MENGHARAP PERS MAHASISWA
Abstract
Setelah Orde Baru jatuh, pemerintah melonggarkan regulasi represif yang berlaku di masa Orde Baru. SIUPP ditiadakan dan diberlakukan Undang-undang No. 40 tahun 1999 tentang Pers yang lebih demokratis. Namun bukan berarti ancaman pada kebebasan pers telah tiada. Kini pers dihadapkan pada ancaman dalam bentuk baru, yang setidaknya bisa dipetakan sebagai berikut. Pertama, masih ada kekerasan yang dilakukan oleh pihak-pihak yang dirugikan oleh pemberitaan media. Pembunuhan pada jurnalis masih terjadi pasca kematian wartawan Udin. Kedua, ancaman yang lebih bersifat halus dalam bentuk budaya amplop yang masih dilestarikan oleh lembaga-lembaga pemerintah. Ketika konferensi pers dilakukan oleh lembaga pemerintah, disediakan amplop berisi uang pada jurnalis. Jelas ada politik transaksional dalam pemberitaan jika amplop diterima jurnalis. Ketiga, konglomerasi media yang berpusat pada pemilik media tertentu yang menguasai sejumlah besar media. Yang lebih parah terjadi ketika pemilik kelompok usaha media tersebut berlatar belakang non-jurnalis.

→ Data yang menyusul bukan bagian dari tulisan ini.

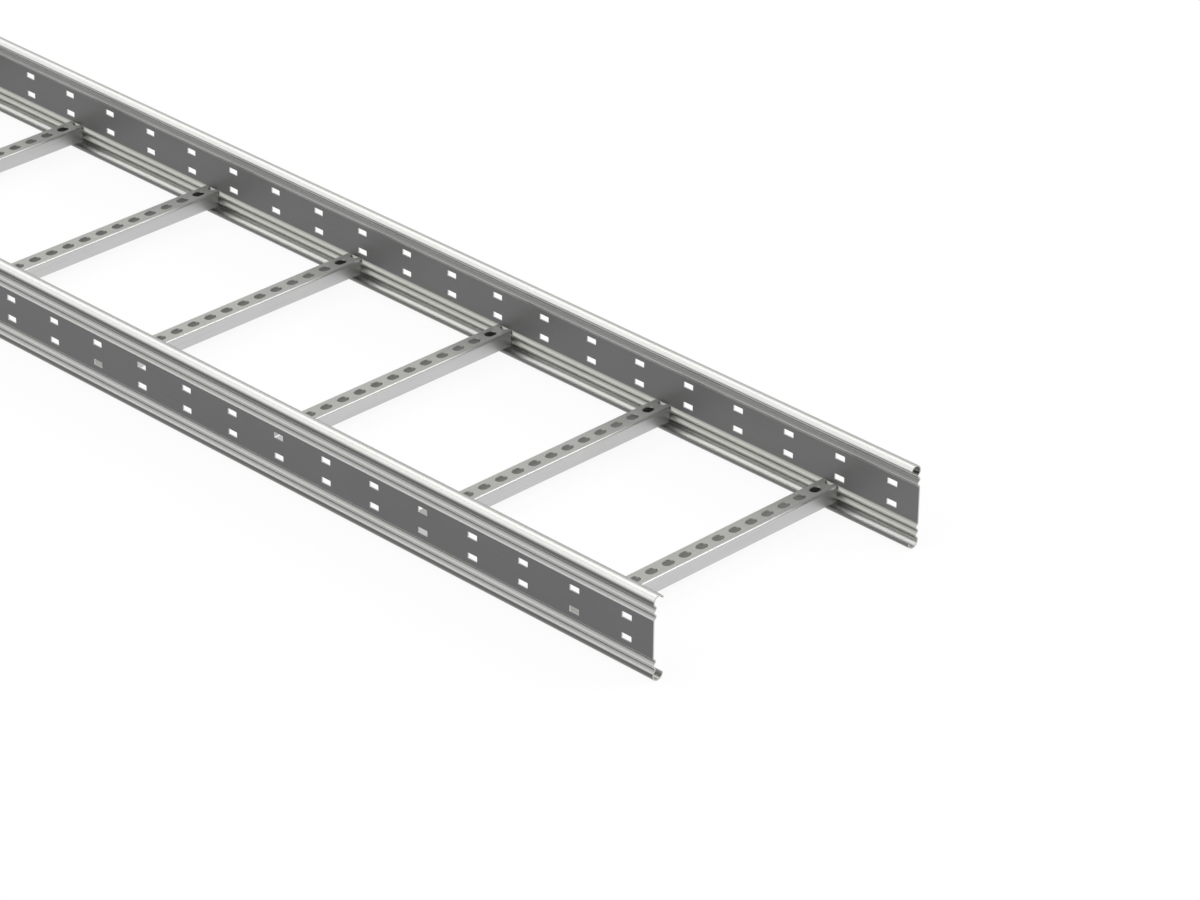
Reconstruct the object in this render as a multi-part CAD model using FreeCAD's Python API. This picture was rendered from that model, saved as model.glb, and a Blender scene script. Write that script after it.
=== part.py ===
import FreeCAD, Part

import math
import os

# Cable ladder section: two roll-formed side rails joined by perforated channel rungs.
# X runs along the ladder, Y across it, Z up. The origin is on the ground, in the middle
# of the ladder's length and width. All sizes are in millimetres.

# Ladder
ladder_length = 3000.0
ladder_width = 400.0          # over the outer faces of the two webs
rung_pitch = 250.0
end_to_first_rung = 125.0

# Side rail, roll-formed from one strip
rail_height = 100.0
rail_sheet = 1.5
curl_radius = 7.5             # outside radius of the rolled edges
lower_curl_turn = 180.0       # degrees that the lower edge is rolled round
upper_curl_turn = 160.0
bead_depth = 3.0
bead_width = 9.6
bead_bend = 2.0               # bend radius at the middle of the sheet
edge_to_outer_bead = 14.0     # from the rail's edge to the middle of the bead

# Splice slots in the webs, in two rows
slot_length = 14.0
slot_height = 7.0
slot_pitch = 75.0
slot_row_spacing = 25.0
end_to_first_slot = 37.5

# Rung, an upside-down channel
rung_width = 25.0
rung_height = 18.0
rung_sheet = 1.2
rung_bend = 1.4               # bend radius at the middle of the sheet
rung_hole_length = 15.0       # along the rung
rung_hole_width = 11.0
rung_hole_end_sides = 3       # flats in each round end, few because there are so many holes
rung_hole_pitch = 25.0
rung_above_curl = 2.5         # from the middle of the lower curls to the rung's lower edges
weld_gap = 0.2                # between a rung's cut ends and the rail

cut_margin = 1.0              # how far a cutting shape stands out of the sheet

ALONG = FreeCAD.Vector(1, 0, 0)
ACROSS = FreeCAD.Vector(0, 1, 0)
UP = FreeCAD.Vector(0, 0, 1)


def turned(vector, angle):
    """The vector turned about the X axis, from Y towards Z."""
    return FreeCAD.Rotation(ALONG, math.degrees(angle)).multVec(vector)


def bent_strip(start, heading, steps, sheet):
    """Section of a bent sheet in the YZ plane, walked along the middle of the sheet.

    A step is a flat, (length,), or a bend, (angle, radius). A positive angle turns
    from Y towards Z.
    """
    one_side = []
    other_side = []
    place = start
    for step in steps:
        left = turned(heading, math.pi / 2)
        half = left * (sheet / 2)
        if len(step) == 1:
            end = place + heading * step[0]
            one_side.append(Part.LineSegment(place + half, end + half).toShape())
            other_side.append(Part.LineSegment(place - half, end - half).toShape())
            place = end
            continue
        angle, radius = step
        side = math.copysign(1, angle)
        centre = place + left * (side * radius)
        spoke = left * -side
        for edges, reach in ((one_side, radius - side * sheet / 2), (other_side, radius + side * sheet / 2)):
            points = [centre + turned(spoke * reach, angle * share) for share in (0, 0.5, 1)]
            edges.append(Part.Arc(*points).toShape())
        place = centre + turned(spoke * radius, angle)
        heading = turned(heading, angle)
    left = turned(heading, math.pi / 2)
    half = left * (sheet / 2)
    start_cap = Part.LineSegment(one_side[0].firstVertex().Point, other_side[0].firstVertex().Point)
    end_cap = Part.LineSegment(place + half, place - half)
    outline = one_side + other_side + [start_cap.toShape(), end_cap.toShape()]
    return Part.Face(Part.Wire(Part.sortEdges(outline)[0]))


def bead_steps():
    """A bead pushed inwards out of the web: a bend, a side, the crest, a side, a bend."""
    rise = bead_depth - 2 * bead_bend
    run = bead_width / 2
    reach = math.hypot(rise, run)
    angle = math.atan2(rise, run) + math.asin(2 * bead_bend / reach)
    side = math.sqrt(reach ** 2 - 4 * bead_bend ** 2)
    return [(angle, bead_bend), (side,), (-2 * angle, bead_bend), (side,), (angle, bead_bend)]


def rail_section():
    """Section of the rail with its web on Y = 0 and its curls towards +Y."""
    curl_middle = curl_radius - rail_sheet / 2
    lower_curl = (math.radians(lower_curl_turn), curl_middle)
    upper_curl = (math.radians(upper_curl_turn), curl_middle)
    curl_to_bead = edge_to_outer_bead - bead_width / 2 - curl_radius
    web = rail_height - 2 * edge_to_outer_bead - 3 * bead_width
    edge = [(curl_to_bead,)] + bead_steps() + bead_steps()
    steps = [upper_curl] + edge + [(web,)] + edge[::-1] + [lower_curl]
    open_part = math.pi - upper_curl[0]
    curl_centre = FreeCAD.Vector(0, curl_radius, rail_height - curl_radius)
    start = curl_centre + turned(ACROSS * curl_middle, open_part)
    return bent_strip(start, turned(UP, open_part), steps, rail_sheet)


def places(first_from_end, pitch):
    """X of every copy of a pattern that starts at the same distance from both ends."""
    spaces = int((ladder_length - 2 * first_from_end) / pitch + 0.001)
    return [first_from_end + pitch * copy - ladder_length / 2 for copy in range(spaces + 1)]


def splice_slots():
    """Cutting shapes of the two rows of slots."""
    depth = rail_sheet + 2 * cut_margin
    slots = []
    for x in places(end_to_first_slot, slot_pitch):
        for row in (-0.5, 0.5):
            z = rail_height / 2 + row * slot_row_spacing
            corner = FreeCAD.Vector(x - slot_length / 2, -cut_margin, z - slot_height / 2)
            slots.append(Part.makeBox(slot_length, depth, slot_height, corner))
    return Part.makeCompound(slots)


def side_rail():
    """The rail on the -Y side."""
    rail = rail_section().extrude(ALONG * ladder_length)
    rail.translate(ALONG * (-ladder_length / 2))
    rail = rail.cut(splice_slots())
    rail.translate(ACROSS * (-ladder_width / 2))
    return rail


def rung_hole(y):
    """Cutting shape of one hole in the rung's top, its ends made of flats that touch a round."""
    radius = rung_hole_width / 2
    straight = rung_hole_length / 2 - radius
    corner_turn = math.pi / (rung_hole_end_sides + 1)
    corner_radius = radius / math.cos(corner_turn / 2)
    corners = []
    for end in (1, -1):
        for corner in range(rung_hole_end_sides + 1):
            turn = corner_turn * (corner + 0.5)
            spoke = FreeCAD.Vector(math.cos(turn), math.sin(turn), 0) * (end * corner_radius)
            corners.append(ACROSS * (y + end * straight) + spoke)
    outline = Part.makePolygon(corners + corners[:1])
    hole = Part.Face(outline).extrude(UP * (rung_sheet + 2 * cut_margin))
    hole.translate(UP * (rung_height - rung_sheet - cut_margin))
    return hole


def rung_channel():
    """The rung's bent channel, as long as the webs leave room for, standing on Z = 0."""
    flange = rung_height - rung_sheet / 2 - rung_bend
    top = rung_width - rung_sheet - 2 * rung_bend
    corner = (-math.pi / 2, rung_bend)
    steps = [(flange,), corner, (top,), corner, (flange,)]
    start = FreeCAD.Vector(0, -(rung_width - rung_sheet) / 2, 0)
    length = ladder_width - 2 * (rail_sheet + weld_gap)
    channel = bent_strip(start, UP, steps, rung_sheet).extrude(ALONG * length)
    channel.translate(ALONG * (-length / 2))
    channel.rotate(FreeCAD.Vector(0, 0, 0), UP, 90)
    return channel


def bead_notches():
    """Cutting shapes that take the rung's sides back from the rails' beads, under its top."""
    depth = rail_sheet + bead_depth + weld_gap
    width = rung_width + 2 * cut_margin
    height = rung_height - rung_sheet + cut_margin
    near = Part.makeBox(width, depth, height, FreeCAD.Vector(-width / 2, -ladder_width / 2, -cut_margin))
    far = near.copy()
    far.translate(ACROSS * (ladder_width - depth))
    return [near, far]


def rung(x):
    """One rung, its top welded to the webs and its sides to the lower beads."""
    reach = int(ladder_width / 2 / rung_hole_pitch + 0.001)
    holes = [rung_hole(rung_hole_pitch * step) for step in range(-reach, reach + 1)]
    shape = rung_channel().cut(Part.makeCompound(holes + bead_notches()))
    shape.translate(ALONG * x + UP * (curl_radius + rung_above_curl))
    return shape


def save(shape, node):
    if shape.ShapeType == "Compound" and len(shape.Solids) == 1:
        shape = shape.Solids[0]
    shape.exportStep("parts/" + node + ".step")
    print(node, shape.ShapeType, len(shape.Solids), shape.isValid(), round(shape.Volume))


os.makedirs("parts", exist_ok=True)
left_rail = side_rail()
save(left_rail, "side_rail_left")
save(left_rail.mirror(FreeCAD.Vector(0, 0, 0), ACROSS), "side_rail_right")
for number, x in enumerate(places(end_to_first_rung, rung_pitch), start=1):
    save(rung(x), "rung_%02d" % number)
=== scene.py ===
import math

import bmesh
import bpy
from mathutils import Matrix, Vector


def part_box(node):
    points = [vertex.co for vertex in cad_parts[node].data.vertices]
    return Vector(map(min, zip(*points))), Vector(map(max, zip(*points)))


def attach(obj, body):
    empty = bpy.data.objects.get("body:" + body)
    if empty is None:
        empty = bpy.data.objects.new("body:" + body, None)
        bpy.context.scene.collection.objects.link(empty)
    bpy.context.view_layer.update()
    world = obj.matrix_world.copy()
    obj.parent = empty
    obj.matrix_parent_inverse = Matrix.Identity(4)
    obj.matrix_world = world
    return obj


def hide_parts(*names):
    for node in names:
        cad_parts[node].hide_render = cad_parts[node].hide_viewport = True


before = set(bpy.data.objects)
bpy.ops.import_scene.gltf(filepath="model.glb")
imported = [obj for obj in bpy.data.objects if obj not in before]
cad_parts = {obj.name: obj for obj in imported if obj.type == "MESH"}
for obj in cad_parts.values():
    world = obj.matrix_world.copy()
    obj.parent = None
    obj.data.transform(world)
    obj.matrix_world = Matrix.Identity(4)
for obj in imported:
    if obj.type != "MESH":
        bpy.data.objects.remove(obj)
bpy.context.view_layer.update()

# The looks of a cable ladder section: two roll-formed side rails and the perforated
# rungs between them, with finer meshes than the construction model and satin metal.
# Metres, with X along the ladder, Y across it and Z up.

MM = 0.001

# Side rail, as in the construction model
RAIL_HEIGHT = 100 * MM
RAIL_SHEET = 1.5 * MM
CURL_RADIUS = 7.5 * MM
LOWER_CURL_TURN = math.radians(180)
UPPER_CURL_TURN = math.radians(160)
BEAD_DEPTH = 3.0 * MM
BEAD_WIDTH = 9.6 * MM
BEAD_BEND = 2.0 * MM
EDGE_TO_OUTER_BEAD = 14.0 * MM
# The finish beside a pair of beads is painted light and shade, the web's and the curl's greys
BEAD_FOOT = 0.9 * MM          # how far the finish beside a pair of beads reaches into it

# Splice slots
SLOT_LENGTH = 14 * MM
SLOT_HEIGHT = 7 * MM
SLOT_CORNER = 0.8 * MM
SLOT_PITCH = 75 * MM
SLOT_ROW_SPACING = 25 * MM

# Rung
RUNG_WIDTH = 25 * MM
RUNG_SHEET = 1.2 * MM
RUNG_BEND = 1.4 * MM
RUNG_HOLE_LENGTH = 15 * MM
RUNG_HOLE_WIDTH = 11 * MM
RUNG_HOLE_PITCH = 25 * MM
WELD_GAP = 0.2 * MM

# How finely bends and round ends are divided
CURL_STEPS = 28
BEAD_STEPS = 8
RUNG_BEND_STEPS = 6
CORNER_STEPS = 5
HOLE_STEPS = 14

CORNER_GRID = 1e7             # steps to the metre of the grid on which shared corners are found
ROUNDING = 0.001              # lets a count that falls a hair short of a whole number reach it
SHARP_ANGLE = math.radians(30)

RAIL_LOW, RAIL_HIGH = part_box("side_rail_left")
LADDER_LENGTH = RAIL_HIGH[0] - RAIL_LOW[0]
HALF_WIDTH = -RAIL_LOW[1]
EDGE_TO_WEB = EDGE_TO_OUTER_BEAD + 1.5 * BEAD_WIDTH
RUNGS = sorted(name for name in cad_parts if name.startswith("rung_"))


def point_on(centre, radius, angle):
    """The point that far from the centre, in the direction of the angle."""
    return (centre[0] + radius * math.cos(angle), centre[1] + radius * math.sin(angle))


def bent_strip(start, heading, steps, sheet):
    """Both edges of a bent sheet's section, walked along its middle in a plane.

    A flat is (length,) or (length, shares), with extra points at the given shares of
    its length. A bend is (angle, radius, divisions), positive to the left.
    """
    left_edge = []
    right_edge = []
    place = start

    def add(middle, direction):
        side = (-math.sin(direction) * sheet / 2, math.cos(direction) * sheet / 2)
        left_edge.append((middle[0] + side[0], middle[1] + side[1]))
        right_edge.append((middle[0] - side[0], middle[1] - side[1]))

    add(place, heading)
    for step in steps:
        if len(step) < 3:
            shares = step[1] if len(step) == 2 else ()
            for share in (*shares, 1):
                add(point_on(place, step[0] * share, heading), heading)
            place = point_on(place, step[0], heading)
            continue
        angle, radius, divisions = step
        side = math.copysign(1, angle)
        centre = point_on(place, radius, heading + side * math.pi / 2)
        spoke = heading - side * math.pi / 2
        for division in range(1, divisions + 1):
            turn = angle * division / divisions
            add(point_on(centre, radius, spoke + turn), heading + turn)
        place = point_on(centre, radius, spoke + angle)
        heading += angle
    return left_edge, right_edge


def bead_steps():
    """Bends and flats of one V bead, from its foot over its crest to its other foot."""
    rise = BEAD_DEPTH - 2 * BEAD_BEND
    run = BEAD_WIDTH / 2
    reach = math.hypot(rise, run)
    angle = math.atan2(rise, run) + math.asin(2 * BEAD_BEND / reach)
    side = math.sqrt(reach ** 2 - 4 * BEAD_BEND ** 2)
    foot = (angle, BEAD_BEND, BEAD_STEPS)
    crest = (-2 * angle, BEAD_BEND, 2 * BEAD_STEPS)
    return [foot, (side,), crest, (side,), foot]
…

Kondisi seperti ini sebenarnya mendudukan pers mahasiswa dalam posisi dan peran yang signifikan. Pers mahasiswa terbebas dari konglomerasi. Mahasiswa dengan idealismenya yang membuncah kini sebenanya lebih diuntungkan dari sisi teknologi. Perkembangan teknologi grafika, komunikasi dan informasi semakin memudahkan penerbitan pers mahasiswa, mulai dari pencarian berita, pengolahan berita, publikasi dan distribusi berita. Persoalannya sekarang adalah bagaimana mengelola sumberdaya manusia pers yang diterbitkan oleh mahasiswa di tengah sistem pendidikan yang diwarnai kultur apatisme.